La objetividad del absoluto reafirma la mirada de quien cree poseerla, pero sucede que siempre hay un otro que se atreve a desvirtuarla. Y como el sentido común es la paradoja del ensayo costumbrista de la vida, moldeándose conforme a experiencia, lugar geográfico, creencia o conveniencia, no debe extrañarnos que nuestros hogares, sociedad y universo son meros referentes acomodados al egocentrismo oculto de los estados de conciencia. La palabra, ambigua razón que ofrece la comunicación con el semejante, es – en muchos casos – un sofisma adecuado a la interpretación causal de las ideas o sentimientos que se prodigan a manera de dictamen. Entonces ocurre la manifestación de lo absoluto como barrera que se antepone y elimina toda estructura que vuelca el conocimiento que permanece fuera de nosotros, aunque la realidad imponga su vigencia ineluctable. La verdad pasa de boca a jurado invadiendo la ambigüedad de la coherencia, subrayando párrafos inconsistentes y, a veces, falaces, tratando de sostener el raudo compendio indiviso que surge a modo de equivalencia infirmada. La racionalidad se desmenuza en sentencias risibles, tales como: En casa de herrero, cuchillo de palo, sin conocer por qué ni referido. En lugar de tener esa propensión a subestimar, podríamos pensar que el herrero nunca ha comido en su casa, o bien que ha fabricado cuchillos de madera, sin punta, para que sus pequeños hijos no se lastimen con ellos.
Cada persona es lo que desea demostrar y los demás nos eligen de la forma que nos quieren ver. En ese contexto solemos manejarnos. Por consiguiente, la fama, el éxito, el poder, el dinero, los bienes tangibles y glamourosamente intangibles, son el mostrador donde se expende el camaleónico valor del criterio. El factor discriminante se aviene a carencias que nada tiene que ver con aspectos inmanentes surgidos de la estética, de la sensibilidad o del conocimiento.
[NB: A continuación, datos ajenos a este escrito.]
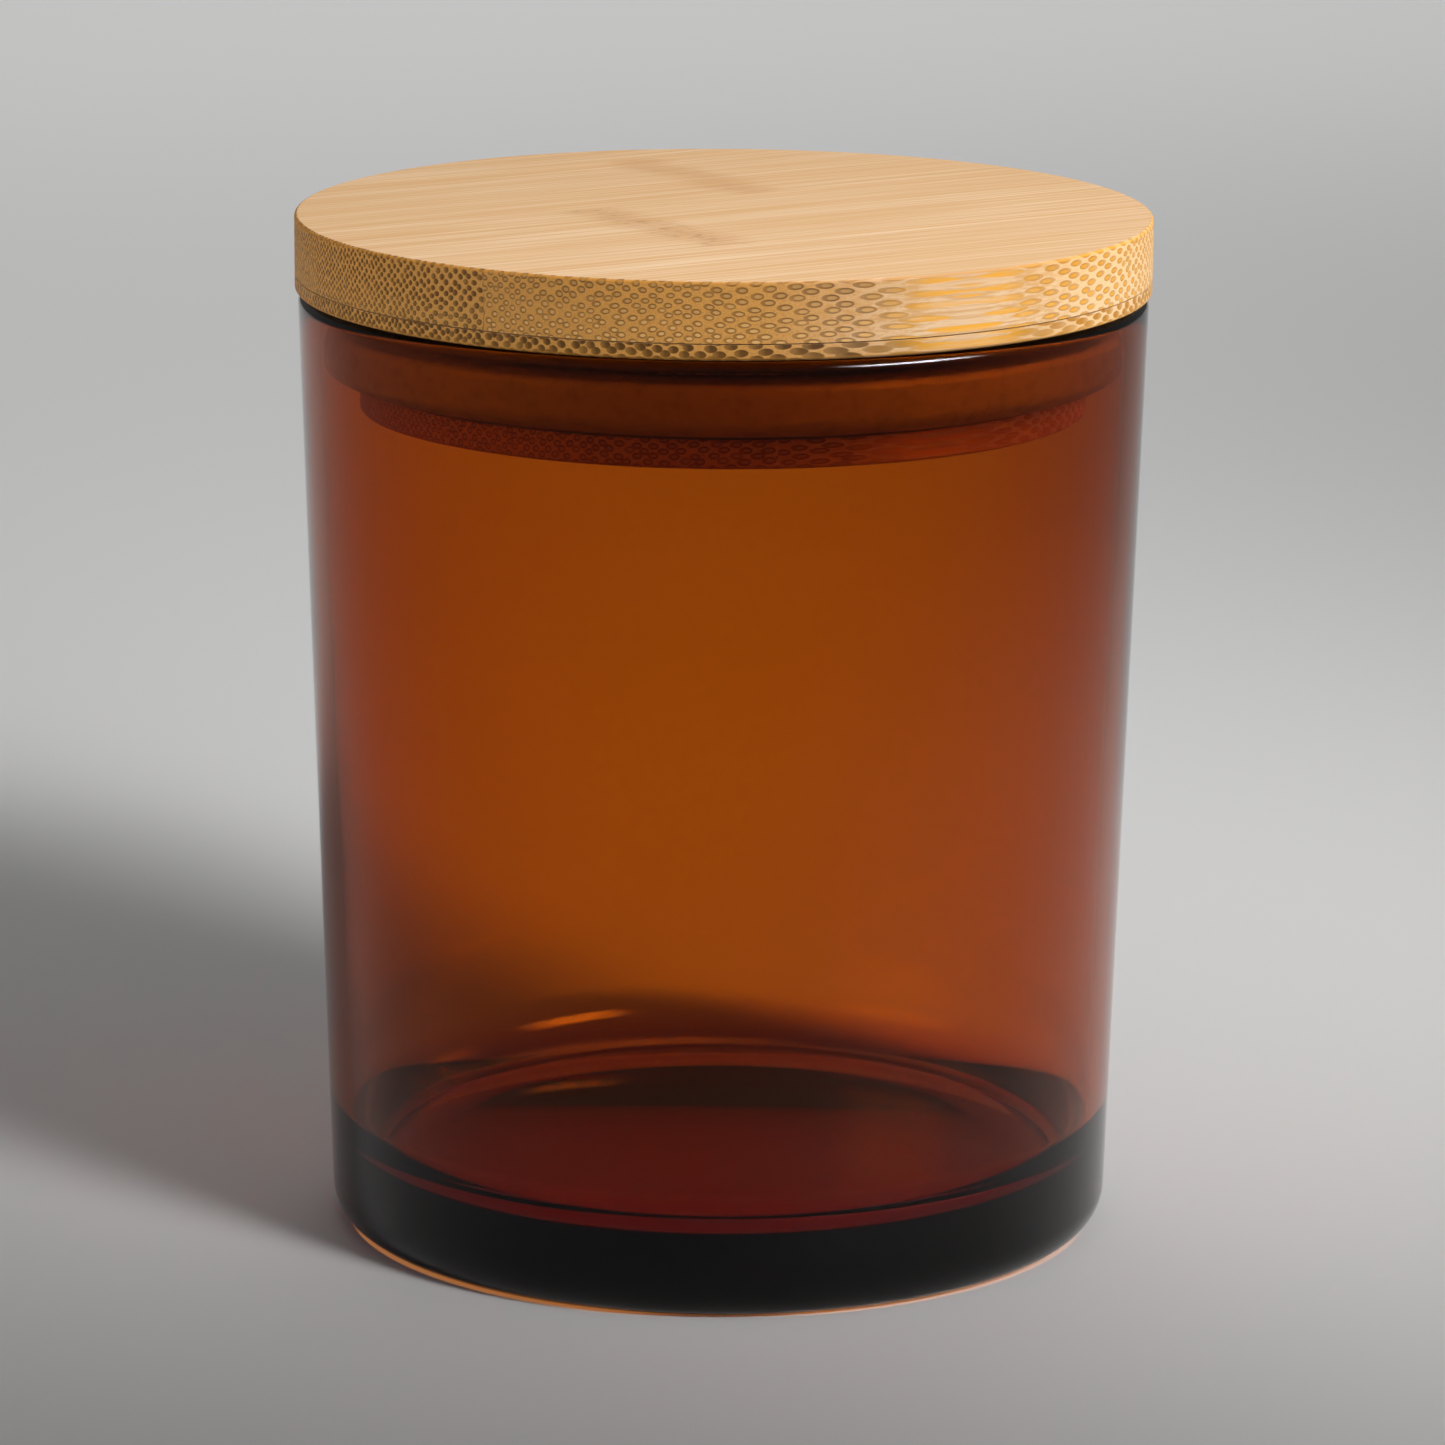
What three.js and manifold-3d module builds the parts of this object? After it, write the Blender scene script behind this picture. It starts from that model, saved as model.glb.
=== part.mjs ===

La insensatez mediática, la pobreza, el despilfarro, la apostasía y el despropósito son radículas poderosas y evanescentes cuando transitan la etapa de los plagios que nos toque vivir. Resulta conveniente separar a estos peligros que se proponen desnaturalizar la confortabilidad, dado que siempre estamos a tiempo de obtener, lúdicamente, algún beneficio que obra únicamente en el conflicto que impera sobre cada neurona de dudoso devenir, pero suficientemente convincente para ambicionar el ínvido motivo intransmutable que la alienta.
Existimos gracias a la gran factoría del inconsciente colectivo, que se encarga de transferir todo su bagaje de dudas e infamias irresueltas. El misérrimo objeto exprimiendo al sujeto en avarientos aposentos perplejos de olvido y boato. Parecer ser es mejor que ser lo que se es: un mutante esquizofrénico viciado de entregas incumplidas a cambio de un atisbo de notoriedad. Maravillosa sintaxis que nos permite incorporarnos a una sinarquía capaz de deshumanizar el planisferio de la honra. Llevar códigos o libros sagrados, simula respeto y devoción en la parodia.
“Habiendo madrugado incansablemente hoy Dios no me ha ayudado, tal vez por pertenecer a otra filosofía que lo tomó prestado. Sin embargo, lo conmino a permitirme vislumbrar el camino que llevo atado a los polvorientos pies de este fracaso. Encima, debo tolerar estos artilugios plásticos revestidos de insenescencia, frente a un micrófono, corriendo a disfrazar la real senectud y obesidad con nuevo vestuario, mientras un guiñol de títeres dionisíacos colmados de soberbia pretenden rebasar el margen de la mía.
¡Maldito MARTÍN FIERRO que no me fue entregado!...............aunque la Sú lo tenga merecido”.